- TASK -
Using the listing below, copy exactly the lines from the one containing "of the part" to the one containing "obj.parent = empty", both lines included, and no others.
--- BEGIN ---
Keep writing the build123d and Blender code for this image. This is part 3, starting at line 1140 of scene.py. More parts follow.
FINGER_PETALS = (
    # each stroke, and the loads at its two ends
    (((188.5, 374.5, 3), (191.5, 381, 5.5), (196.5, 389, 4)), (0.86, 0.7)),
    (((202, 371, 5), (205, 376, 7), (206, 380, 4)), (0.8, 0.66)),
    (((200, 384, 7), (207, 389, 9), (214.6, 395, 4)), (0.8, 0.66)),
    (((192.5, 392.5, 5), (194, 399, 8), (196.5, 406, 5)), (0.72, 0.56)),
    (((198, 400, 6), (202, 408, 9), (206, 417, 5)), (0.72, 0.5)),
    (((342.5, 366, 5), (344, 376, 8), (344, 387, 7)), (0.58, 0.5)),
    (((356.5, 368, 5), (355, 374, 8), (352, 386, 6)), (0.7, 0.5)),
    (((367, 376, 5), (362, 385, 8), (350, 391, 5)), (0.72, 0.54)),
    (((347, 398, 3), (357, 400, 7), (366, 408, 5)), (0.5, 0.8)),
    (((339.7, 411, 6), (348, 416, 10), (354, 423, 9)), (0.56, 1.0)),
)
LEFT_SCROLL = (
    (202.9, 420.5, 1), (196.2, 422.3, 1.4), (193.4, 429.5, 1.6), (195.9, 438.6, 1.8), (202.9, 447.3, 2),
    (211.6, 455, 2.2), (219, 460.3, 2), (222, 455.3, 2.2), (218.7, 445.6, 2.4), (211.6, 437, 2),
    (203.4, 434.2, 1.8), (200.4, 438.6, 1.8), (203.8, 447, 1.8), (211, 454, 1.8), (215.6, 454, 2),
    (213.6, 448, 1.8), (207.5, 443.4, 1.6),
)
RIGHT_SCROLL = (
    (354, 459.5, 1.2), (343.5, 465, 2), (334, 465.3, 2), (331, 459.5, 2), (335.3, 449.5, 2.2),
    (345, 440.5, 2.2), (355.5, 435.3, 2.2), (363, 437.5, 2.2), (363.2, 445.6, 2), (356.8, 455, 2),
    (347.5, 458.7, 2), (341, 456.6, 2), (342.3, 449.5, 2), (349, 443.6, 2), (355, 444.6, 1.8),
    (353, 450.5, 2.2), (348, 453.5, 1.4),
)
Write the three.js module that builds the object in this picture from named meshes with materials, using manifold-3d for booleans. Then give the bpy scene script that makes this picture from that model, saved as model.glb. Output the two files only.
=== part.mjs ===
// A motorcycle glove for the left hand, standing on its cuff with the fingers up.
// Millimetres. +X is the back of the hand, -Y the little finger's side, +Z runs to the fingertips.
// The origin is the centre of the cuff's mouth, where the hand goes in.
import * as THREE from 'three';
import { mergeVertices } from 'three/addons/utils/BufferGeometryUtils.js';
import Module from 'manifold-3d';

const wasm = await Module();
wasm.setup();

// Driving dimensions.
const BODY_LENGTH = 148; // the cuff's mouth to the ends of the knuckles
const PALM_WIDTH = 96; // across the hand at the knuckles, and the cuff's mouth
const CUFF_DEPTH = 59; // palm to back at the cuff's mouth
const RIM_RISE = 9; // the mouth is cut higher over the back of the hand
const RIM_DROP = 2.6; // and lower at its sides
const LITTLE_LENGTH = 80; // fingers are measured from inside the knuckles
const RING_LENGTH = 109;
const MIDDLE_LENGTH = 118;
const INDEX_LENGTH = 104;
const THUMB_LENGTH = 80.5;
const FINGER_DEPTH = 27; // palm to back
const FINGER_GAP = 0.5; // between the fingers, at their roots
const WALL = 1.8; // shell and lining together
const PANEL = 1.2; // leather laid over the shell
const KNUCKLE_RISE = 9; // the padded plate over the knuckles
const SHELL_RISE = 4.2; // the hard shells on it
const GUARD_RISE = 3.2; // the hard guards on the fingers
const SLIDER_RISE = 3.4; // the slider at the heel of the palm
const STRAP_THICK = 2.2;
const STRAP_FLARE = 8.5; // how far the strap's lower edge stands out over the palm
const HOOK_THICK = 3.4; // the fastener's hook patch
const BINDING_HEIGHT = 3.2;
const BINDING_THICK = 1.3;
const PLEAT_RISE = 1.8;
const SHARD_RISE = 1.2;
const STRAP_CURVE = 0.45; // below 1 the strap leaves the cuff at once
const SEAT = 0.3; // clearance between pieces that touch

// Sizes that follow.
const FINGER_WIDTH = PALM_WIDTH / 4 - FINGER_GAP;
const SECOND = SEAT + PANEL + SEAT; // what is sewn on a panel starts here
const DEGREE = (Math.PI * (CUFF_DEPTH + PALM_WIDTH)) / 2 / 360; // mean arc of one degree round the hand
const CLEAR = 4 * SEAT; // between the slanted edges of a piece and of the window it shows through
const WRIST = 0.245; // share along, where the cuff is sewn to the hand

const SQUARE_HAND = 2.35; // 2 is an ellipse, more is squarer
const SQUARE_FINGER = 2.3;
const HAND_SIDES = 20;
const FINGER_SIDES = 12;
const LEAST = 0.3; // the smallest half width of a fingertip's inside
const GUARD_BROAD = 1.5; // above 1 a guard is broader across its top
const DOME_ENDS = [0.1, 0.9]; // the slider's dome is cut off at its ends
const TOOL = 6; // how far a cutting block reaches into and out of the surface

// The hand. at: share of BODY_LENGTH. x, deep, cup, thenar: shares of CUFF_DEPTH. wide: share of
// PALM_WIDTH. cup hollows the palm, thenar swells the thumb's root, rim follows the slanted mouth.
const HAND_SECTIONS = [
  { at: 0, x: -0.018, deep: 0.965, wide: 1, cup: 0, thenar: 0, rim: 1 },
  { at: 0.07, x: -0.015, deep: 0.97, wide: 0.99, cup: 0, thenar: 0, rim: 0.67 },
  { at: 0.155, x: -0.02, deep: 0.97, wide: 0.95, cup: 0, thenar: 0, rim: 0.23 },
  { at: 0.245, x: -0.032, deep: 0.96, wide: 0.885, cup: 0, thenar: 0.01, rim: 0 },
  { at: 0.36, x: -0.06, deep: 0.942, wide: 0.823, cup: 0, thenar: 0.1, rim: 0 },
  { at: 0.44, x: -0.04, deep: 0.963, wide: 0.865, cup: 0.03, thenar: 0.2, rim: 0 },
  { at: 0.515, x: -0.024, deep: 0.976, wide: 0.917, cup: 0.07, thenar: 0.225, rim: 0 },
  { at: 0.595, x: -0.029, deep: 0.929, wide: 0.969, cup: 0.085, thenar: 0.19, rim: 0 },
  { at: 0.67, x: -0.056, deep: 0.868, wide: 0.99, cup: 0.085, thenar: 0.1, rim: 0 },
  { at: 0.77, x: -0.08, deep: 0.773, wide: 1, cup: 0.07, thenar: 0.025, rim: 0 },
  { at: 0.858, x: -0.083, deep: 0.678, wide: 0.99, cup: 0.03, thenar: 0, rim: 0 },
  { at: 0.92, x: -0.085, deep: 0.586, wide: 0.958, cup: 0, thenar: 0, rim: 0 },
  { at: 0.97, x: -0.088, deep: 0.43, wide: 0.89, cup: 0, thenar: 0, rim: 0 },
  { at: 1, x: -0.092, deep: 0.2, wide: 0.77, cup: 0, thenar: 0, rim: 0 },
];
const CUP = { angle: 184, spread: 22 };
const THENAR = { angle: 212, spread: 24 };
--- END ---
--- BEGIN ---
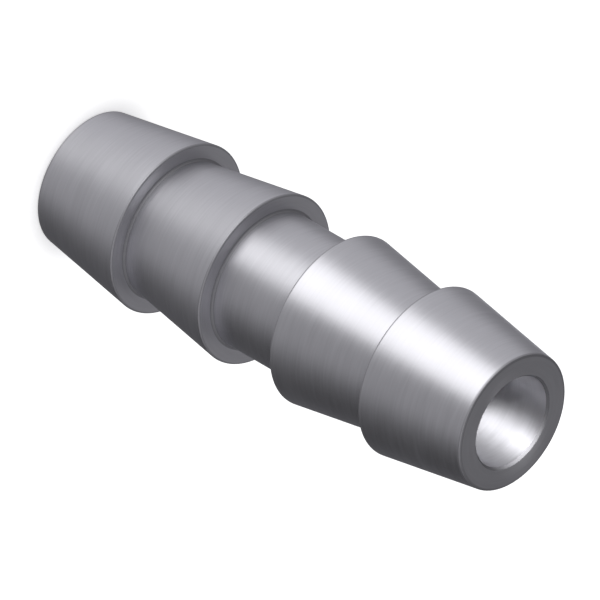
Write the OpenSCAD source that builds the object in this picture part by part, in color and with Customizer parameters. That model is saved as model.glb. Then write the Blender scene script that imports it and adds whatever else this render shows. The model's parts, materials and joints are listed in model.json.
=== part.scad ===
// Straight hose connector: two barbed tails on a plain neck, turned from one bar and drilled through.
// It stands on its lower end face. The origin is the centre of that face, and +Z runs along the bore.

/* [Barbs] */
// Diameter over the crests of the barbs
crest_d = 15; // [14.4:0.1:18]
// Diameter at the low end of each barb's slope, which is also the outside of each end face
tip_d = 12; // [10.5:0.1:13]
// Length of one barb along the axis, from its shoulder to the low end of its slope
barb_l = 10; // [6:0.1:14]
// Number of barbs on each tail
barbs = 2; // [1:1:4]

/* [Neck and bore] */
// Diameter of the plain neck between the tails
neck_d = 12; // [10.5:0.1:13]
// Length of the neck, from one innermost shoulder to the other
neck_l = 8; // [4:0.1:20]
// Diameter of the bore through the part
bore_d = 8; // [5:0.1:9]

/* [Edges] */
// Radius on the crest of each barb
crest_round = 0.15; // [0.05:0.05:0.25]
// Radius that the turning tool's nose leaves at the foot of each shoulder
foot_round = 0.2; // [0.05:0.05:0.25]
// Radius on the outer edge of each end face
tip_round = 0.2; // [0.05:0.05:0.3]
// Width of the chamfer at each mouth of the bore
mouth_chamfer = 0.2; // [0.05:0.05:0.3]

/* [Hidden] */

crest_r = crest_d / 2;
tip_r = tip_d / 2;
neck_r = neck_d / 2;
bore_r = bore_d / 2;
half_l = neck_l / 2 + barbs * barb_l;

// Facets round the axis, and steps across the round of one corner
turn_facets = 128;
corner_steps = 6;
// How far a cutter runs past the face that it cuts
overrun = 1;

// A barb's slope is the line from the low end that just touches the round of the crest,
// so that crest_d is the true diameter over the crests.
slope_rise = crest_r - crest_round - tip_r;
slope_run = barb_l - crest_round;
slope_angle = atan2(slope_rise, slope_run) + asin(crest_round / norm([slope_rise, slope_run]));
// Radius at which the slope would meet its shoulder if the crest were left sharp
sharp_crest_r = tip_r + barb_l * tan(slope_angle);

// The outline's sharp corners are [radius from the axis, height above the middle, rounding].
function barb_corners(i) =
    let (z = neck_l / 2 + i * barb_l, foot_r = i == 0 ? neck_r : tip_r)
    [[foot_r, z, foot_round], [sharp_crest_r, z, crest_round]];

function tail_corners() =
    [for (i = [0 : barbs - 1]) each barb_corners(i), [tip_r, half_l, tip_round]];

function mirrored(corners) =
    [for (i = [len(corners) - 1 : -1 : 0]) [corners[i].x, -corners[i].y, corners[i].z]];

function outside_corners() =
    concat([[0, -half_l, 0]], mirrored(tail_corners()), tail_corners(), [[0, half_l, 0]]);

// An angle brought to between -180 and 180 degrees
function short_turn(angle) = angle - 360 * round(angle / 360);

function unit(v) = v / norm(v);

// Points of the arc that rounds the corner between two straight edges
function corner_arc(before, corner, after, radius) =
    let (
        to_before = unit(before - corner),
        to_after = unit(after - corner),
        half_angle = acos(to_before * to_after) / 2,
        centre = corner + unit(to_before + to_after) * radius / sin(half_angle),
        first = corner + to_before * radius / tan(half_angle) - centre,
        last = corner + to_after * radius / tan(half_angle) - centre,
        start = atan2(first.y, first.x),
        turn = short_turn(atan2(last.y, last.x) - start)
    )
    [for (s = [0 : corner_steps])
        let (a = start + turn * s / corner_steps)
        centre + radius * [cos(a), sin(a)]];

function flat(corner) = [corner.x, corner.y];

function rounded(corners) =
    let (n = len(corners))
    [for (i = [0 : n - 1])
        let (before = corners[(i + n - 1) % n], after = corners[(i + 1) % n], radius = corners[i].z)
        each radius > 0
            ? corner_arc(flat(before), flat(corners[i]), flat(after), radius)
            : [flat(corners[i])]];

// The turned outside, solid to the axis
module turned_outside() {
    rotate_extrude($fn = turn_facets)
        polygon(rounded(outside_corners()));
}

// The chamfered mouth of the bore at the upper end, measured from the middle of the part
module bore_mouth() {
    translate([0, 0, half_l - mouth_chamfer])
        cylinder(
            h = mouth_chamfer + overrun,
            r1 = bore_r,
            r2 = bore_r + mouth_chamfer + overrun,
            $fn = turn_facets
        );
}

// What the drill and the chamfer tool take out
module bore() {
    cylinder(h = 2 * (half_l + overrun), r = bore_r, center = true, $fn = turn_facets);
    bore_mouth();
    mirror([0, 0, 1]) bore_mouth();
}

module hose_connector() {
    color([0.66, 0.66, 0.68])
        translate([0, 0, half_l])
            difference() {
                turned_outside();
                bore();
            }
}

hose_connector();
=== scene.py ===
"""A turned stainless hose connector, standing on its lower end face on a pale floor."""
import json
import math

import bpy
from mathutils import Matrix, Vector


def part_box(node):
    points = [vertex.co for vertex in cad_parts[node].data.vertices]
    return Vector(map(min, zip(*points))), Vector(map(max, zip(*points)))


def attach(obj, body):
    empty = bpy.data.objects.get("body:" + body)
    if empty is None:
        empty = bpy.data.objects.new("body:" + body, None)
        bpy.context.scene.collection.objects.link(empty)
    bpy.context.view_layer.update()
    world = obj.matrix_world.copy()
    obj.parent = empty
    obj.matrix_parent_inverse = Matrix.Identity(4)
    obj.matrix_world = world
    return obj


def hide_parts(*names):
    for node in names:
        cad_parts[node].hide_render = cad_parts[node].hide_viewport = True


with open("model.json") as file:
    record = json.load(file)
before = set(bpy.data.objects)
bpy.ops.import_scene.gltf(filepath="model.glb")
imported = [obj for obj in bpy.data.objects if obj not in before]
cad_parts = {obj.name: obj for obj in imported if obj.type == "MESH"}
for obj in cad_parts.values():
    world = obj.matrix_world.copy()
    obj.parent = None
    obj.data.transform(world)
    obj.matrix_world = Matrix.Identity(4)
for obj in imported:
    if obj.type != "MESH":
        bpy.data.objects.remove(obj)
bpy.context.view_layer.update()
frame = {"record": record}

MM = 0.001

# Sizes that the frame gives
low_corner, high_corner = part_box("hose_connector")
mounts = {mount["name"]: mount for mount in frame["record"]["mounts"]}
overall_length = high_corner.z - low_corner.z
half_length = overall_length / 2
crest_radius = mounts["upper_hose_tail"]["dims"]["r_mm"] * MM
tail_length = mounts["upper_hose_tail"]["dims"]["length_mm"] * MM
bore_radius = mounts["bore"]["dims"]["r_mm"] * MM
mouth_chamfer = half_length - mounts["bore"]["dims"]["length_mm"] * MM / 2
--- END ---
- RESPONSE TO THE TASK -
// The chamfered mouth of the bore at the upper end, measured from the middle of the part
module bore_mouth() {
    translate([0, 0, half_l - mouth_chamfer])
        cylinder(
            h = mouth_chamfer + overrun,
            r1 = bore_r,
            r2 = bore_r + mouth_chamfer + overrun,
            $fn = turn_facets
        );
}

// What the drill and the chamfer tool take out
module bore() {
    cylinder(h = 2 * (half_l + overrun), r = bore_r, center = true, $fn = turn_facets);
    bore_mouth();
    mirror([0, 0, 1]) bore_mouth();
}

module hose_connector() {
    color([0.66, 0.66, 0.68])
        translate([0, 0, half_l])
            difference() {
                turned_outside();
                bore();
            }
}

hose_connector();
=== scene.py ===
"""A turned stainless hose connector, standing on its lower end face on a pale floor."""
import json
import math

import bpy
from mathutils import Matrix, Vector


def part_box(node):
    points = [vertex.co for vertex in cad_parts[node].data.vertices]
    return Vector(map(min, zip(*points))), Vector(map(max, zip(*points)))


def attach(obj, body):
    empty = bpy.data.objects.get("body:" + body)
    if empty is None:
        empty = bpy.data.objects.new("body:" + body, None)
        bpy.context.scene.collection.objects.link(empty)
    bpy.context.view_layer.update()
    world = obj.matrix_world.copy()
    obj.parent = empty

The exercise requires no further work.